New Study Uncovers Microbial Life Strategies

New Study Uncovers Microbial Life Strategies

Feast or Famine:  Flathead Lake Biological Station Director Helps Shed Light on Evolution of Life Strategies for Microbes

Recently, the University of Montana’s Flathead Lake Biological Station Director Jim Elser joined scientists from the J. Craig Venter Institute (JCVI), Arizona State University (ASU), United States Department of Agriculture (USDA), and Universidad Nacional Autónoma de México to conduct a study aimed at discovering how fundamental features of an organism’s genome drive trade-offs in the ability to persist in a nutrient-poor environment versus the ability take advantage of nutrient pulses.

In other words, they were looking to uncover the way organisms evolve here on Earth to cope with “feast or famine” scenarios and determine how this might help understand possibilities for life on other worlds.

“This study is unique and powerful,” said Elser, a senior author on the study. “It takes ideas from the ecological study of large organisms and applies them to microbial communities in a whole-ecosystem experiment. By doing so, we were able, perhaps for the first time, to identify and confirm that there are fundamental genome-wide traits associated with systematic microbial responses to ecosystem nutrient status, without regard to the species identity of those microbes.”

The study was conducted in a shallow pond located in the Cuatro Ciénegas Basin of Mexico—an area so poor in nutrients that many of its ecosystems are dominated by microorganisms descended from ancient marine ancestry.

This absence of nutrients, combined with the microorganisms at play, made the Cuatro Ciénegas Basin an ideal choice for researchers looking to study and understand how life may have existed on other planets in our solar system. In fact, researchers believe that the ecosystems that exist in this region may be similar to ecosystems from early Earth and, potentially, the past environments of Mars as that planet lost its surface water.

From a physiological standpoint, microorganisms are incredibly diverse. They possess vastly different genomic features and mechanisms that they use for to persist and reproduce.  These features form their life strategies and determine to some extent their population dynamics and distributions in the environment.

 

The Lagunitas Pond, where the study took place, is located in the Cuatro Ciénegas Basin of Mexico.

 

Going in, the researchers hypothesized that microorganisms found in low-nutrient environments would, out of necessity, rely on low-resource strategies for the replication of their DNA, transcription of RNA, and translation of protein. The successful microorganisms of high-nutrient environments, on the other hand, are those that use resource-intensive strategies.

Engaging in one of the first ever whole-ecosystem experiments involving replicated metagenomic assessments, Elser and his fellow researchers began by installing mesocosms, or miniature ecosystems, to create a control group. They then added a solution rich in nitrogen and phosphorus—the main ingredients of fertilizers—to the pond itself and observed how that nutrient-rich feast affected the pond’s microbial community.

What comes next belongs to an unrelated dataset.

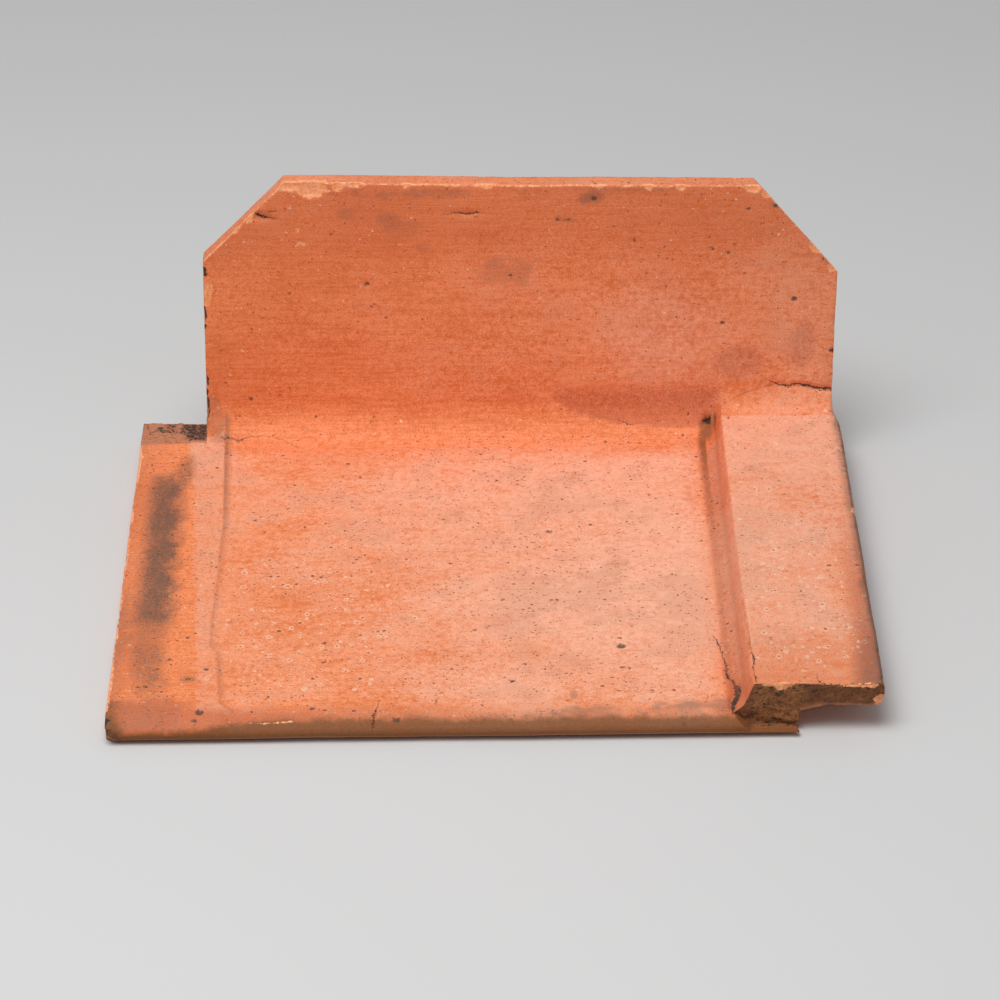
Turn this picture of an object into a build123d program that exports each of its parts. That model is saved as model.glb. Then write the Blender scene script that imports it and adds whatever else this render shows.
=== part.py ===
from build123d import *
from math import atan2, cos, radians, sin, tan
import os

# Clay roof tile with an upstand along its back, pressed and fired as one piece.
# Millimetres and degrees. X runs along the row of tiles, Y from the nose to the upstand, Z up.
# The origin is at the middle of the footprint, on the face that the tile lies on.

# Overall size, with the slab and the lap adding up to the width
slab_width = 407.3           # left edge to the right face, which the neighbour's slab comes up to
flange_lap = 50.7            # how far the flange reaches past the slab, over the neighbour
depth = 389.0                # nose to the back of the upstand
height = 192.5               # floor to the highest point of the upstand

# Slab, with a round nose along the front
slab_thickness = 15.5        # at the left lap strip
nose_reach = 20.0            # how far back the round of the nose runs over the top
nose_foot = 6.0              # height of the nose's foremost line above the floor
nose_undercut = 12.0         # how far back the round runs underneath

# Pan, the shallow tray between the lap strip and the flange
strip_width = 57.5           # left lap strip, up to the pan
pan_drop = 1.5               # how much lower the pan lies
pan_ramp = 7.0               # width of the slope down into it

# Flange, the raised right edge that laps over the neighbour's strip
lap_clearance = 1.5          # flange underside above the strip it covers
flange_thickness = 14.3
flange_edge_round = 2.5      # along its outer edge, top and bottom
step_base = 33.3             # foot of the step up to the flange, back from the slab's right face
step_batter = 6.6            # how far the step leans over its height
step_hollow = 8.0            # radius where the step meets the pan
step_arris = 1.2             # radius along the top of the step

# Right front end, where the nose is broken off level with the flange's end
end_setback = 8.4            # broken face, back from the nose's foremost line
end_ledge = 4.5              # what is left of the nose below the broken face
end_slant = 10.0             # how far the break runs in as it drops from the pan to that ledge

# Upstand
upstand_thickness = 14.4
upstand_inset = 3.9          # right end of the upstand, inside the flange's outer edge
left_clip_width = 52.7
left_clip_height = 54.5
right_clip_width = 50.3
right_clip_height = 60.0
right_clip_bevel = 14.0      # the right clip is cut square to a line turned this far
pan_cove = 22.0              # radius between pan and upstand
flange_cove = 15.0           # radius between flange and upstand
paring_heel = 6.7            # a cut pares the pan cove's left end, this far in front of the wall
paring_turn = 28.6           # that cut is turned in plan
paring_lean = 19.3           # and leans back
arris = 1.0                  # softened edges of the upstand and the strip

# Joints to the next tile in the row
slab_joint = 4.0             # between slabs
upstand_joint = 0.7          # between upstands

# Notch at the left end of the upstand, which takes the end of the neighbour's
notch_depth = 33.7
notch_fall = 1.8             # the rough floor of the notch falls this much to the back

# Out of square, as the tile left its mould
front_skew = 0.58
left_skew = 0.17
right_skew = 0.14
top_fall = 0.69
left_end_lean = 0.44

# Worked out from the values above
beyond = 40.0                # how far a cutting shape runs past the tile
overlap = 1.0                # how far added clay runs into what it joins
width = slab_width + flange_lap
pan_top = slab_thickness - pan_drop
flange_underside = slab_thickness + lap_clearance
flange_top = flange_underside + flange_thickness
step_foot_x = slab_width - step_base
step_top_x = step_foot_x + step_batter
step_angle = atan2(flange_top - pan_top, step_batter)
hollow_run = step_hollow * tan(step_angle / 2)
upstand_front = depth - upstand_thickness
upstand_right = width - upstand_inset
row_pitch = slab_width + slab_joint
upstand_left = upstand_right - row_pitch + upstand_joint
end_face_y = slab_width * tan(radians(front_skew)) + end_setback
left_top_z = height - left_clip_height
left_top_x = upstand_left + left_top_z * tan(radians(left_end_lean))
clip_left_x = left_top_x + left_clip_width
clip_right_x = upstand_right - right_clip_width
right_top_z = height - (clip_right_x - clip_left_x) * tan(radians(top_fall))


def shape_along_x(outline, start, end):
    """Solid with an outline in Y and Z, from one X to another."""
    face = make_face(Plane.YZ.offset(start) * outline)
    return extrude(face, amount=end - start, dir=(1, 0, 0))


def shape_along_y(outline, start, end):
    """Solid with an outline in X and Z, from one Y to another."""
    face = make_face(Plane.XZ.offset(-start) * outline)
    return extrude(face, amount=end - start, dir=(0, 1, 0))


def plan_block(corners, low, high):
    """Upright block over a polygon in plan."""
    face = make_face(Plane.XY.offset(low) * Polyline(*corners, close=True))
    return extrude(face, amount=high - low, dir=(0, 0, 1))


def slab_with_nose(thickness):
    """Slab whose front edge is a flat ellipse above its foremost line and a small one below."""
    outline = Curve() + [
        EllipticalCenterArc((nose_reach, nose_foot), nose_reach, thickness - nose_foot, 90,
                            arc_size=90),
        EllipticalCenterArc((nose_undercut, nose_foot), nose_undercut, nose_foot, 180,
                            arc_size=90),
        Polyline((nose_undercut, 0), (depth + beyond, 0), (depth + beyond, thickness),
                 (nose_reach, thickness)),
    ]
    bar = shape_along_x(outline, -beyond, slab_width + beyond)
    return Rot(0, 0, front_skew) * bar


def plan_of_slab():
    """Block that trims the slab to its left and right edges and to the back of the upstand."""
    left_back = depth * tan(radians(left_skew))
    corners = [(0, -beyond), (slab_width, -beyond), (slab_width, depth), (left_back, depth), (0, 0)]
    return plan_block(corners, -beyond, height)


def strip_block():
    """Block over the left lap strip, with the slope down to the pan as its right side."""
    ramp_slope = pan_ramp / pan_drop
    run_down = (pan_drop + beyond) * ramp_slope
    outline = Polyline((-beyond, -beyond), (strip_width + run_down, -beyond),
                       (strip_width, slab_thickness), (strip_width, height), (-beyond, height),
                       close=True)
    return shape_along_y(outline, -beyond, depth)


def slab():
    """Pan and lap strip, one a little lower than the other, with one nose across both."""
    strip = slab_with_nose(slab_thickness) & strip_block()
    whole = (slab_with_nose(pan_top) + strip) & plan_of_slab()
    left_face = whole.faces().sort_by(Axis.X)[0]
    upper_edges = [edge for edge in left_face.edges() if edge.center().Z > nose_foot]
    return fillet(upper_edges, arris)


def flange():
    """Step and flange as one section, open under the flange where the neighbour's strip goes."""
    outline = FilletPolyline(
        (step_foot_x, 0), (slab_width, 0), (slab_width, flange_underside),
        (width, flange_underside), (width, flange_top), (step_top_x, flange_top),
        (step_foot_x, pan_top), close=True,
        radius=[0, 0, 0, flange_edge_round, flange_edge_round, step_arris, 0])
    right_front = width - depth * tan(radians(right_skew))
    edge_line = [(0, 0), (right_front, 0), (width, depth), (0, depth)]
    return shape_along_y(outline, end_face_y, depth) & plan_block(edge_line, 0, height)


def step_hollow_fill():
    """Clay in the corner between the pan and the step, under a round that is tangent to both."""
    rise = hollow_run * sin(step_angle)
    upper = (step_foot_x + hollow_run * cos(step_angle), pan_top + rise)
    lower = (step_foot_x - hollow_run, pan_top)
    outline = Curve() + [
        TangentArc(lower, upper, tangent=(1, 0)),
        Polyline(upper, (upper[0] + rise, pan_top - rise), (lower[0], pan_top - pan_drop), lower),
    ]
    return shape_along_y(outline, end_face_y, upstand_front)


def broken_end():
    """What is missing at the right front: the nose above a low ledge, under a slanting break."""
    start_x = step_foot_x - hollow_run
    outline = Polyline((start_x, height), (start_x, pan_top - pan_drop),
                       (start_x + end_slant, end_ledge), (width, end_ledge), (width, height),
                       close=True)
    return shape_along_y(outline, -beyond, end_face_y)


def right_clip_facet():
    """What the right clip takes off: it is cut square to a line that runs in towards the back."""
    along = Vector(right_clip_width, 0, -right_clip_height).normalized()
    out = Vector(right_clip_height, 0, right_clip_width).normalized()
    turn = radians(right_clip_bevel)
    facing = out * cos(turn) + Vector(0, sin(turn), 0)
    facet = Plane(origin=(clip_right_x, upstand_front, right_top_z), x_dir=along, z_dir=facing)
    reach = 2 * (right_clip_width + right_clip_height)
    return facet * Box(reach, reach, beyond, align=(Align.CENTER, Align.CENTER, Align.MIN))


def upstand():
    """Wall along the back, clipped at both top corners and open under its right end."""
    outline = Polyline((upstand_left, 0), (slab_width, 0), (slab_width, flange_underside),
                       (upstand_right, flange_underside),
                       (upstand_right, right_top_z - right_clip_height),
                       (clip_right_x, right_top_z), (clip_left_x, height),
                       (left_top_x, left_top_z), close=True)
    wall = shape_along_y(outline, upstand_front, depth) - right_clip_facet()
    soft = [edge for edge in wall.edges()
            if abs((edge @ 0).Y - (edge @ 1).Y) < arris and edge.center().Z > flange_top]
    return fillet(soft, arris)


def cove(floor_z, radius, start, end):
    """Clay in the corner between the upstand and a floor, under a hollow round."""
    front = upstand_front - radius
    behind = upstand_front + overlap
    outline = Curve() + [
        CenterArc((front, floor_z + radius), radius, -90, 90),
        Polyline((upstand_front, floor_z + radius), (behind, floor_z + radius),
                 (behind, floor_z - overlap), (front, floor_z - overlap), (front, floor_z)),
    ]
    return shape_along_x(outline, start, end)


def pared_corner():
    """What is pared off the pan cove's left end, in front of a cut that leans back."""
    turn = radians(paring_turn)
    lean = radians(paring_lean)
    facing = (-sin(turn) * cos(lean), -cos(turn) * cos(lean), sin(lean))
    heel = (upstand_left, upstand_front - paring_heel, slab_thickness)
    reach = 4 * pan_cove
    cut = Plane(origin=heel, x_dir=(cos(turn), -sin(turn), 0), z_dir=facing)
    return cut * Box(reach, reach, reach, align=(Align.CENTER, Align.CENTER, Align.MIN))


def notch():
    """What is missing behind the lap strip: a wedge that deepens to the back."""
    front = depth - notch_depth
    outline = Polyline((front, slab_thickness), (depth, slab_thickness - notch_fall),
                       (depth, height), (front, height), close=True)
    return shape_along_x(outline, -beyond, upstand_left)


tile = slab() - broken_end() + flange() + step_hollow_fill() + upstand()
tile = tile + (cove(pan_top, pan_cove, upstand_left, step_top_x) - pared_corner())
tile = tile + cove(flange_top, flange_cove, step_top_x, upstand_right) - notch()
tile = Pos(-width / 2, -depth / 2, 0) * tile
tile.label = "tile"

os.makedirs("parts", exist_ok=True)
export_step(tile, "parts/tile.step")
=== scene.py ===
from math import atan2, cos, pi, radians, sin, tan
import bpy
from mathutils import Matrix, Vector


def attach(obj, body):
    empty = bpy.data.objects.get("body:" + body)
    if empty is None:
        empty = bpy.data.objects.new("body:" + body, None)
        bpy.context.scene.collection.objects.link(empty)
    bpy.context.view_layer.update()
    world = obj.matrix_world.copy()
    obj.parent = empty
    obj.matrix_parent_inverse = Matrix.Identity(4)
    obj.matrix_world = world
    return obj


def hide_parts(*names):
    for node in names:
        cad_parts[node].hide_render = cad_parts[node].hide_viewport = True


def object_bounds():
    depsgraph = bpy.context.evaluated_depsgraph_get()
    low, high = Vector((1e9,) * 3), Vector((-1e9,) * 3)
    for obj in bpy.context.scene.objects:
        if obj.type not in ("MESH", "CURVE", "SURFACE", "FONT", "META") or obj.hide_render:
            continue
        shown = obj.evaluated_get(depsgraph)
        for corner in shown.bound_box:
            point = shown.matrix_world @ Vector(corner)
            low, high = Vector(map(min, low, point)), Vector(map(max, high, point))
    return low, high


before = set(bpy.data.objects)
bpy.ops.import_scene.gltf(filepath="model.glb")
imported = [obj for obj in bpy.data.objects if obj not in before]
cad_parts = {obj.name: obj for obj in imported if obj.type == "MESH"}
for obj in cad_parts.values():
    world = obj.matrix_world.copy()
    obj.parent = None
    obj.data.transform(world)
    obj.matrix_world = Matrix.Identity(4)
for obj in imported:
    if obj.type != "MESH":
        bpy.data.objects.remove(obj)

from types import SimpleNamespace

import bmesh
import bpy
import numpy as np
from mathutils import Vector
from mathutils.geometry import delaunay_2d_cdt

cad_box = [list(corner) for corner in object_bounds()]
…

For the next 32 days, the researchers conducted field monitoring, collected samples, and analyzed water chemistry. Whole mixed microbial communities from both fertilized and unfertilized conditions were collected and examined to determine how they changed in response to the additional nutrients, focusing on the ability of the microorganisms to process biochemical information within their cells.

Ultimately, in a paper published in the journal eLIFE, the scientists reported that their hypothesis had been correct: A suite of genomic traits affecting the rates and costs of biochemical information processing were responsible for which species did best under the experimental “feast” that they applied.

This means that, no matter where they are located or which particular taxa are involved, microorganisms have to have information-processing machinery that is fine-tuned to the key resources provided to them from their surrounding environment

To put it another way: There are rules of life of “feast and famine” that should be generally applicable to life on Earth and, just maybe, beyond.